▽
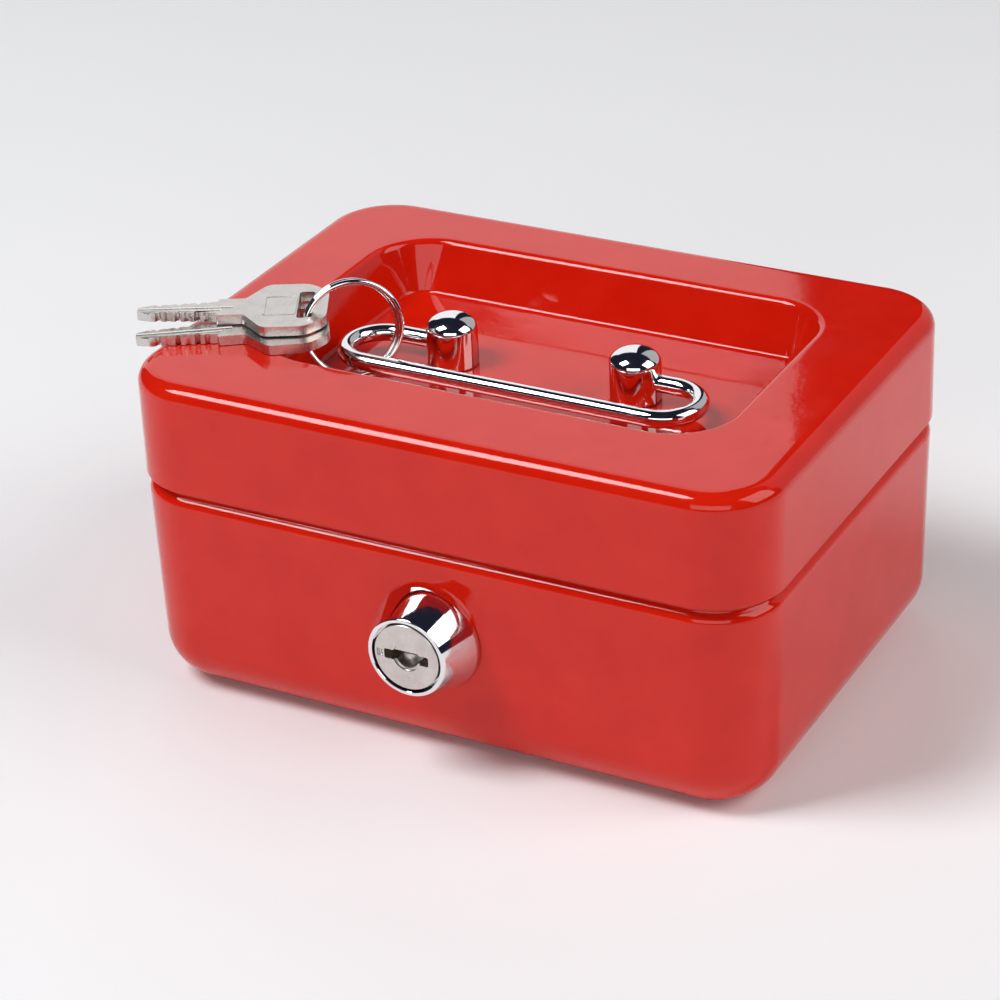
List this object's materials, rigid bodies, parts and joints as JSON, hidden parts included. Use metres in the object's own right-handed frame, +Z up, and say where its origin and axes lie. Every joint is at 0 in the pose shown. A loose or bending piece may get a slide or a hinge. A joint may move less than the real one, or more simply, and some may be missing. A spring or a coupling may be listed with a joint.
{
  "type": "cash box",
  "caption": "Small lockable steel cash box with a hinged lid, front cam lock, folding bail handle in a lid well, and flat keys on a split ring.",
  "frame": {"origin": "centre of the flat bottom face that the box rests on", "axes": "+X to the right seen from the lock side, -Y out of the lock face (front), +Z up through the lid"},
  "size_m": [0.1206, 0.0928, 0.0667],
  "materials": {
    "red_paint": "high-gloss stoved enamel",
    "chrome_plate": "bright chrome plate",
    "nickel_plate": "satin nickel plate",
    "zinc_plate": "dull zinc plate",
    "brass_bare": "bare stamped brass"
  },
  "bodies": {
    "box": {"body_shell": "red_paint", "lock_housing": "chrome_plate", "lock_washer": "zinc_plate", "lock_nut": "zinc_plate", "body_hinge_leaf": "zinc_plate", "hinge_pin": "zinc_plate"},
    "plug": {"lock_plug": "nickel_plate", "lock_wafers": "brass_bare", "wafer_springs": "zinc_plate", "lock_cam": "zinc_plate", "cam_washer": "zinc_plate", "cam_screw": "zinc_plate"},
    "lid": {"lid_shell": "red_paint", "lid_hinge_leaf": "zinc_plate", "lid_catch": "zinc_plate", "handle_post_left": "chrome_plate", "handle_post_right": "chrome_plate", "post_washers": "zinc_plate", "post_screws": "zinc_plate"},
    "bail": {"handle_bail": "chrome_plate"},
    "ring": {"key_ring": "chrome_plate"},
    "upper_key": {"key_upper": "nickel_plate"},
    "lower_key": {"key_lower": "nickel_plate"}
  },
  "joints": [
    {"name": "lid_hinge", "type": "hinge", "parent": "box", "child": "lid", "pos_m": [0, 0.04235, 0.0385], "axis": [-1, 0, 0], "range_deg": [0, 100]},
    {"name": "lock_turn", "type": "hinge", "parent": "box", "child": "plug", "pos_m": [0, -0.0415, 0.0224], "axis": [0, 1, 0], "range_deg": [0, 90]},
    {"name": "bail_swing", "type": "hinge", "parent": "lid", "child": "bail", "pos_m": [0, 0.0011, 0.0527], "axis": [-1, 0, 0], "range_deg": [0, 90]},
    {"name": "ring_hang", "type": "hinge", "parent": "bail", "child": "ring", "pos_m": [-0.028, -0.0098, 0.0527], "axis": [-1, 0, 0], "range_deg": [-90, 0]},
    {"name": "upper_key_swing", "type": "hinge", "parent": "ring", "child": "upper_key", "pos_m": [-0.036, -0.0153, 0.061], "axis": [0, 0, 1], "range_deg": [-6, 6]},
    {"name": "lower_key_swing", "type": "hinge", "parent": "ring", "child": "lower_key", "pos_m": [-0.036, -0.0154, 0.059], "axis": [0, 0, 1], "range_deg": [-6, 10]}
  ],
  "couplings": [
    {"joint": "ring_hang", "follows": "bail_swing", "ratio": -1}
  ]
}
△
* The exercise
Repeat the material from above exactly, word for word.

* Exercise result
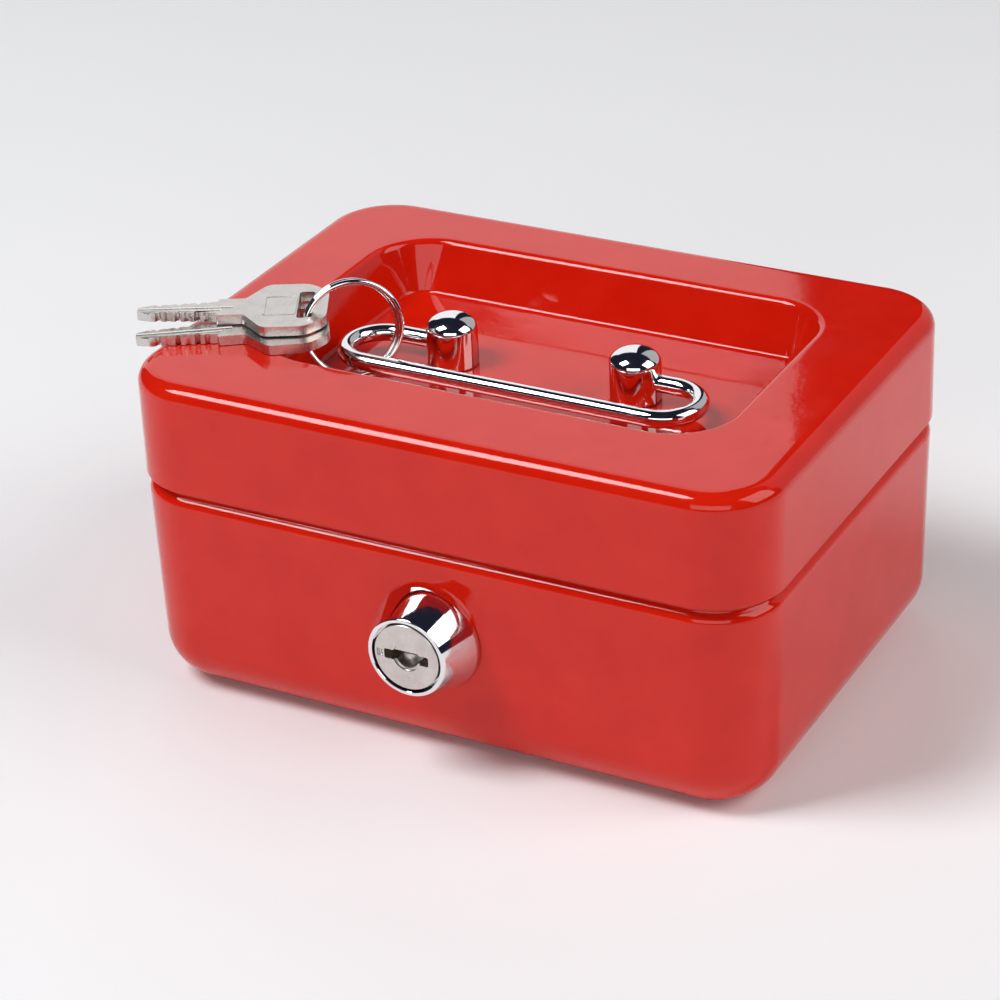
List this object's materials, rigid bodies, parts and joints as JSON, hidden parts included. Use metres in the object's own right-handed frame, +Z up, and say where its origin and axes lie. Every joint is at 0 in the pose shown. A loose or bending piece may get a slide or a hinge. A joint may move less than the real one, or more simply, and some may be missing. A spring or a coupling may be listed with a joint.
{
  "type": "cash box",
  "caption": "Small lockable steel cash box with a hinged lid, front cam lock, folding bail handle in a lid well, and flat keys on a split ring.",
  "frame": {"origin": "centre of the flat bottom face that the box rests on", "axes": "+X to the right seen from the lock side, -Y out of the lock face (front), +Z up through the lid"},
  "size_m": [0.1206, 0.0928, 0.0667],
  "materials": {
    "red_paint": "high-gloss stoved enamel",
    "chrome_plate": "bright chrome plate",
    "nickel_plate": "satin nickel plate",
    "zinc_plate": "dull zinc plate",
    "brass_bare": "bare stamped brass"
  },
  "bodies": {
    "box": {"body_shell": "red_paint", "lock_housing": "chrome_plate", "lock_washer": "zinc_plate", "lock_nut": "zinc_plate", "body_hinge_leaf": "zinc_plate", "hinge_pin": "zinc_plate"},
    "plug": {"lock_plug": "nickel_plate", "lock_wafers": "brass_bare", "wafer_springs": "zinc_plate", "lock_cam": "zinc_plate", "cam_washer": "zinc_plate", "cam_screw": "zinc_plate"},
    "lid": {"lid_shell": "red_paint", "lid_hinge_leaf": "zinc_plate", "lid_catch": "zinc_plate", "handle_post_left": "chrome_plate", "handle_post_right": "chrome_plate", "post_washers": "zinc_plate", "post_screws": "zinc_plate"},
    "bail": {"handle_bail": "chrome_plate"},
    "ring": {"key_ring": "chrome_plate"},
    "upper_key": {"key_upper": "nickel_plate"},
    "lower_key": {"key_lower": "nickel_plate"}
  },
  "joints": [
    {"name": "lid_hinge", "type": "hinge", "parent": "box", "child": "lid", "pos_m": [0, 0.04235, 0.0385], "axis": [-1, 0, 0], "range_deg": [0, 100]},
    {"name": "lock_turn", "type": "hinge", "parent": "box", "child": "plug", "pos_m": [0, -0.0415, 0.0224], "axis": [0, 1, 0], "range_deg": [0, 90]},
    {"name": "bail_swing", "type": "hinge", "parent": "lid", "child": "bail", "pos_m": [0, 0.0011, 0.0527], "axis": [-1, 0, 0], "range_deg": [0, 90]},
    {"name": "ring_hang", "type": "hinge", "parent": "bail", "child": "ring", "pos_m": [-0.028, -0.0098, 0.0527], "axis": [-1, 0, 0], "range_deg": [-90, 0]},
    {"name": "upper_key_swing", "type": "hinge", "parent": "ring", "child": "upper_key", "pos_m": [-0.036, -0.0153, 0.061], "axis": [0, 0, 1], "range_deg": [-6, 6]},
    {"name": "lower_key_swing", "type": "hinge", "parent": "ring", "child": "lower_key", "pos_m": [-0.036, -0.0154, 0.059], "axis": [0, 0, 1], "range_deg": [-6, 10]}
  ],
  "couplings": [
    {"joint": "ring_hang", "follows": "bail_swing", "ratio": -1}
  ]
}